▶ [DATA]:
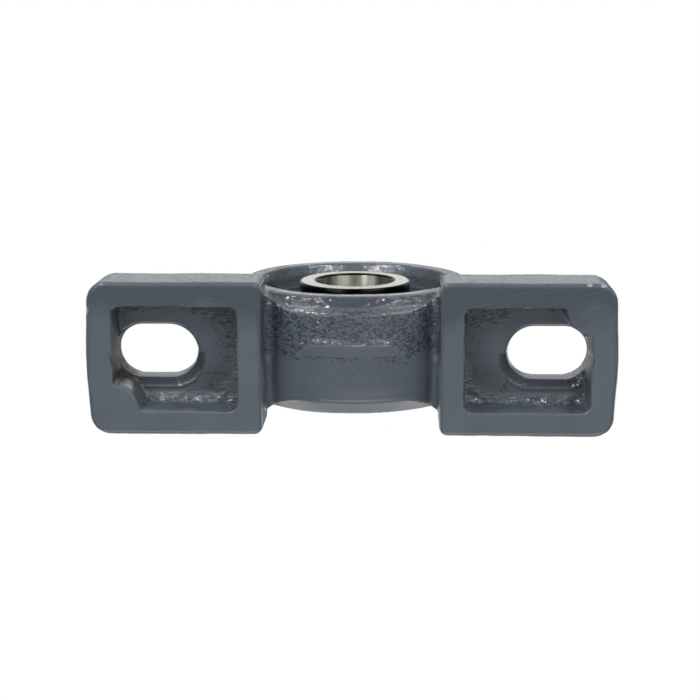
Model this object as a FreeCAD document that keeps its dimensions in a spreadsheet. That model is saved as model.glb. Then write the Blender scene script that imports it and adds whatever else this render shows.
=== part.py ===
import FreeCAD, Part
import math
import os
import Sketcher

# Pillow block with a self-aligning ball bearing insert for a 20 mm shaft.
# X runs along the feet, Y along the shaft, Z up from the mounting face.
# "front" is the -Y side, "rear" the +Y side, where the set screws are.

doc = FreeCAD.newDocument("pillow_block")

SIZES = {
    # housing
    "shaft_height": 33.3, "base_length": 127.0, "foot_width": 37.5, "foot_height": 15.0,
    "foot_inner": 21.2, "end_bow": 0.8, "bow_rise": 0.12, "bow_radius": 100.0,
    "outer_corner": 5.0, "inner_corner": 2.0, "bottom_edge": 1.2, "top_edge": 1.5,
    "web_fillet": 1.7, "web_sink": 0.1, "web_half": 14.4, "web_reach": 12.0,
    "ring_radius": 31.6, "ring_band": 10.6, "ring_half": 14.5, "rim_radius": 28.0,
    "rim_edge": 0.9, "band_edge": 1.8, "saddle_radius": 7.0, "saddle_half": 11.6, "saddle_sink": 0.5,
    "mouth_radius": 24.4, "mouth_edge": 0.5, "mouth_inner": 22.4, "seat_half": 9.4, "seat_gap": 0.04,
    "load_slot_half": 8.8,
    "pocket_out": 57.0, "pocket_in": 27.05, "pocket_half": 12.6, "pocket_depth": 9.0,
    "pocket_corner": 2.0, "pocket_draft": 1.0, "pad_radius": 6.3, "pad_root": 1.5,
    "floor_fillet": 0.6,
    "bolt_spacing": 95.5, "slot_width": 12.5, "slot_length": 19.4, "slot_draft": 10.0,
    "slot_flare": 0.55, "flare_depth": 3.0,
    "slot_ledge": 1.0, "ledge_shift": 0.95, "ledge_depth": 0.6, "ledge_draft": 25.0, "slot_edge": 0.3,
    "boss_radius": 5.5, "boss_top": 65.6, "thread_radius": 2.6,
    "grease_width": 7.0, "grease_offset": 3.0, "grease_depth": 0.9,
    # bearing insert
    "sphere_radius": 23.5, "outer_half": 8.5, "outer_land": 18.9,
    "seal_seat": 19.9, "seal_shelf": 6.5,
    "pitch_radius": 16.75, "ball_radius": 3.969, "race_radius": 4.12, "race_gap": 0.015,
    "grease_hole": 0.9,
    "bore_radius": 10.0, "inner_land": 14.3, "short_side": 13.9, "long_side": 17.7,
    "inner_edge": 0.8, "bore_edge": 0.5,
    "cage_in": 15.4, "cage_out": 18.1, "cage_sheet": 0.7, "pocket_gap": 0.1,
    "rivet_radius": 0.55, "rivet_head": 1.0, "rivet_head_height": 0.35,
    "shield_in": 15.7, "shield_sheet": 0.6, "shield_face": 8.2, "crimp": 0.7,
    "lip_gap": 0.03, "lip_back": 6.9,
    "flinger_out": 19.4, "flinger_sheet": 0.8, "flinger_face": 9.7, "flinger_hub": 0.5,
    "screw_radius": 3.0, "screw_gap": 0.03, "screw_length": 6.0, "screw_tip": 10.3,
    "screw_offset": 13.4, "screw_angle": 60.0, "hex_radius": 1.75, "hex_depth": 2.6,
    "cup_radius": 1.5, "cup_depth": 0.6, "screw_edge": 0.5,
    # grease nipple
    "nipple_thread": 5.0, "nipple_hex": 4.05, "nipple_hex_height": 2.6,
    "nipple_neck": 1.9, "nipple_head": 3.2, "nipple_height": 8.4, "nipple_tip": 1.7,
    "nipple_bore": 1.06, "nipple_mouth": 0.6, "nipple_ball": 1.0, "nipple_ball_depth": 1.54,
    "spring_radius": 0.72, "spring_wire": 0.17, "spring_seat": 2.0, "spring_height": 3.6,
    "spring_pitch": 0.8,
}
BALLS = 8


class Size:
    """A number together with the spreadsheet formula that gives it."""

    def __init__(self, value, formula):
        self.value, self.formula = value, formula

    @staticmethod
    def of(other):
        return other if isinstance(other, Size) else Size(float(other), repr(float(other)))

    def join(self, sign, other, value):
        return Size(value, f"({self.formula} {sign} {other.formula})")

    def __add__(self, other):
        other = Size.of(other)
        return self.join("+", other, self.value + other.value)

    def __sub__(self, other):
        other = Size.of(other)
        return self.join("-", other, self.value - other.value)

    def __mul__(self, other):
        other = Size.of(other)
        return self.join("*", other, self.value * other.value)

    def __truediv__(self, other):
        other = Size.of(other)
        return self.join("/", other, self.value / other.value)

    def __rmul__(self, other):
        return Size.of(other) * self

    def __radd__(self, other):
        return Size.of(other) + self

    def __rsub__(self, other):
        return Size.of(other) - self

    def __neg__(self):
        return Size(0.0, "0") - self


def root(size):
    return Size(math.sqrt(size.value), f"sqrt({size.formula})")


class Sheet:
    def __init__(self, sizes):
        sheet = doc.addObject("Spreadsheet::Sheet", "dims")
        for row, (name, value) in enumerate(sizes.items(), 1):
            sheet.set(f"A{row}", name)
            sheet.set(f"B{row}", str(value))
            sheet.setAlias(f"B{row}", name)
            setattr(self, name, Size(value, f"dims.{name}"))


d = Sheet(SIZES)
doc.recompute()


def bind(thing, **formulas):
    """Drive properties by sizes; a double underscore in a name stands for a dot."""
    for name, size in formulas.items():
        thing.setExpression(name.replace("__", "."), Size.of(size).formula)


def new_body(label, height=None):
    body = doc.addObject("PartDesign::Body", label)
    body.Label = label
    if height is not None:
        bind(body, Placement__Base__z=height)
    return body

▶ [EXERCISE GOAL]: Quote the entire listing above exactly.

▶ [OUTPUT BELOW]:
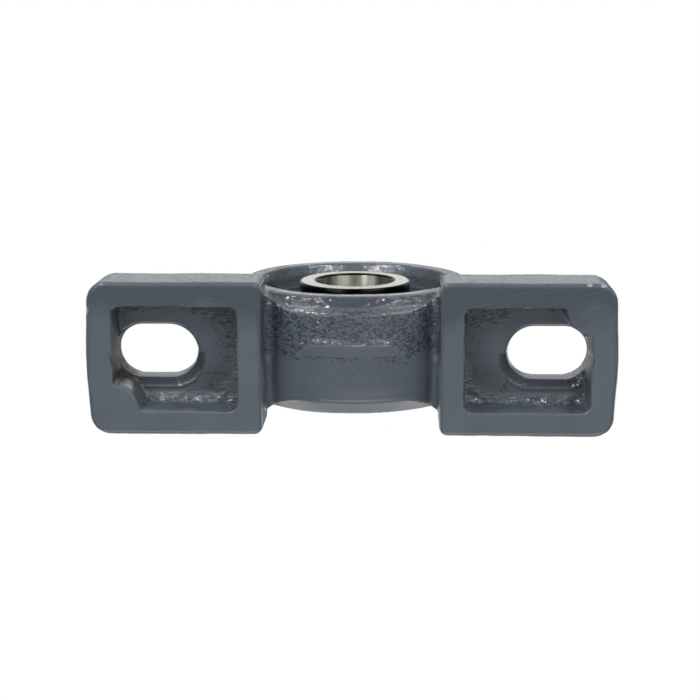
Model this object as a FreeCAD document that keeps its dimensions in a spreadsheet. That model is saved as model.glb. Then write the Blender scene script that imports it and adds whatever else this render shows.
=== part.py ===
import FreeCAD, Part
import math
import os
import Sketcher

# Pillow block with a self-aligning ball bearing insert for a 20 mm shaft.
# X runs along the feet, Y along the shaft, Z up from the mounting face.
# "front" is the -Y side, "rear" the +Y side, where the set screws are.

doc = FreeCAD.newDocument("pillow_block")

SIZES = {
    # housing
    "shaft_height": 33.3, "base_length": 127.0, "foot_width": 37.5, "foot_height": 15.0,
    "foot_inner": 21.2, "end_bow": 0.8, "bow_rise": 0.12, "bow_radius": 100.0,
    "outer_corner": 5.0, "inner_corner": 2.0, "bottom_edge": 1.2, "top_edge": 1.5,
    "web_fillet": 1.7, "web_sink": 0.1, "web_half": 14.4, "web_reach": 12.0,
    "ring_radius": 31.6, "ring_band": 10.6, "ring_half": 14.5, "rim_radius": 28.0,
    "rim_edge": 0.9, "band_edge": 1.8, "saddle_radius": 7.0, "saddle_half": 11.6, "saddle_sink": 0.5,
    "mouth_radius": 24.4, "mouth_edge": 0.5, "mouth_inner": 22.4, "seat_half": 9.4, "seat_gap": 0.04,
    "load_slot_half": 8.8,
    "pocket_out": 57.0, "pocket_in": 27.05, "pocket_half": 12.6, "pocket_depth": 9.0,
    "pocket_corner": 2.0, "pocket_draft": 1.0, "pad_radius": 6.3, "pad_root": 1.5,
    "floor_fillet": 0.6,
    "bolt_spacing": 95.5, "slot_width": 12.5, "slot_length": 19.4, "slot_draft": 10.0,
    "slot_flare": 0.55, "flare_depth": 3.0,
    "slot_ledge": 1.0, "ledge_shift": 0.95, "ledge_depth": 0.6, "ledge_draft": 25.0, "slot_edge": 0.3,
    "boss_radius": 5.5, "boss_top": 65.6, "thread_radius": 2.6,
    "grease_width": 7.0, "grease_offset": 3.0, "grease_depth": 0.9,
    # bearing insert
    "sphere_radius": 23.5, "outer_half": 8.5, "outer_land": 18.9,
    "seal_seat": 19.9, "seal_shelf": 6.5,
    "pitch_radius": 16.75, "ball_radius": 3.969, "race_radius": 4.12, "race_gap": 0.015,
    "grease_hole": 0.9,
    "bore_radius": 10.0, "inner_land": 14.3, "short_side": 13.9, "long_side": 17.7,
    "inner_edge": 0.8, "bore_edge": 0.5,
    "cage_in": 15.4, "cage_out": 18.1, "cage_sheet": 0.7, "pocket_gap": 0.1,
    "rivet_radius": 0.55, "rivet_head": 1.0, "rivet_head_height": 0.35,
    "shield_in": 15.7, "shield_sheet": 0.6, "shield_face": 8.2, "crimp": 0.7,
    "lip_gap": 0.03, "lip_back": 6.9,
    "flinger_out": 19.4, "flinger_sheet": 0.8, "flinger_face": 9.7, "flinger_hub": 0.5,
    "screw_radius": 3.0, "screw_gap": 0.03, "screw_length": 6.0, "screw_tip": 10.3,
    "screw_offset": 13.4, "screw_angle": 60.0, "hex_radius": 1.75, "hex_depth": 2.6,
    "cup_radius": 1.5, "cup_depth": 0.6, "screw_edge": 0.5,
    # grease nipple
    "nipple_thread": 5.0, "nipple_hex": 4.05, "nipple_hex_height": 2.6,
    "nipple_neck": 1.9, "nipple_head": 3.2, "nipple_height": 8.4, "nipple_tip": 1.7,
    "nipple_bore": 1.06, "nipple_mouth": 0.6, "nipple_ball": 1.0, "nipple_ball_depth": 1.54,
    "spring_radius": 0.72, "spring_wire": 0.17, "spring_seat": 2.0, "spring_height": 3.6,
    "spring_pitch": 0.8,
}
BALLS = 8


class Size:
    """A number together with the spreadsheet formula that gives it."""

    def __init__(self, value, formula):
        self.value, self.formula = value, formula

    @staticmethod
    def of(other):
        return other if isinstance(other, Size) else Size(float(other), repr(float(other)))

    def join(self, sign, other, value):
        return Size(value, f"({self.formula} {sign} {other.formula})")

    def __add__(self, other):
        other = Size.of(other)
        return self.join("+", other, self.value + other.value)

    def __sub__(self, other):
        other = Size.of(other)
        return self.join("-", other, self.value - other.value)

    def __mul__(self, other):
        other = Size.of(other)
        return self.join("*", other, self.value * other.value)

    def __truediv__(self, other):
        other = Size.of(other)
        return self.join("/", other, self.value / other.value)

    def __rmul__(self, other):
        return Size.of(other) * self

    def __radd__(self, other):
        return Size.of(other) + self

    def __rsub__(self, other):
        return Size.of(other) - self

    def __neg__(self):
        return Size(0.0, "0") - self


def root(size):
    return Size(math.sqrt(size.value), f"sqrt({size.formula})")


class Sheet:
    def __init__(self, sizes):
        sheet = doc.addObject("Spreadsheet::Sheet", "dims")
        for row, (name, value) in enumerate(sizes.items(), 1):
            sheet.set(f"A{row}", name)
            sheet.set(f"B{row}", str(value))
            sheet.setAlias(f"B{row}", name)
            setattr(self, name, Size(value, f"dims.{name}"))


d = Sheet(SIZES)
doc.recompute()


def bind(thing, **formulas):
    """Drive properties by sizes; a double underscore in a name stands for a dot."""
    for name, size in formulas.items():
        thing.setExpression(name.replace("__", "."), Size.of(size).formula)


def new_body(label, height=None):
    body = doc.addObject("PartDesign::Body", label)
    body.Label = label
    if height is not None:
        bind(body, Placement__Base__z=height)
    return body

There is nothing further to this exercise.